No. 12 on Lisa Alzo's Fearless Females is Working Girls - Did your mother or grandmother work outside the home?
Mum left school at fifteen and got a job with a company that made bookkeeping machines. She did very well and speaks quite fondly of her time there. Once she was married life became very busy (see my post on religion "Believe what you will"), but throughout the years Mum got casual jobs to make up the family shortfall in income. When elections came round, Mum would work for the Electoral Commission as a booth worker. This involved marking off people's names as they came in, handing out ballot papers and reporting breaches to the booth supervisor. In Australia we have mandatory voting. Actually we don't - we have mandatory turn-up-and-get-your-name-marked-on-the-roll. But by the time you have done that you may as well take the ballot papers and fill them in. I am sure Mum did other jobs too, but the Election work is the thing I remember most. The work she did in the home, including running an International Adoption agency, is another matter.
Both my grandmothers worked at different times. During the Depression, my mother's mother was in a very difficult situation. My grandfather was away being treated for TB and my uncle was in hospital following an accident and subsequent infection, so Nanna had no income. She took in washing and worked as a cleaner to make ends meet. Not surprisingly, she and Grandpop never talked about this time, and I only know about it through Mum and my uncle.

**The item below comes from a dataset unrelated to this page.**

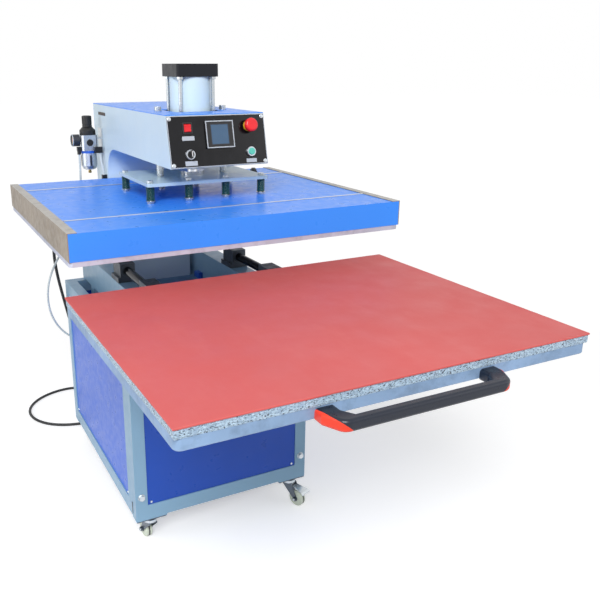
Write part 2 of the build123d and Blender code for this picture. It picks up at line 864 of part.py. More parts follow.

My father's mother ran a series of shops. The one I remember is the toy shop up in Yamba. My uncle tells me Nanna stocked many other things too, but I remember the toys. Nanna was very crafty and made cards and a number of other things too, way back before paper crafts were popular. She did a good trade with them, too. Grandpa always had big ideas and no real idea how to realise them, so Nanna ran a shop to pay the bills and buy the groceries.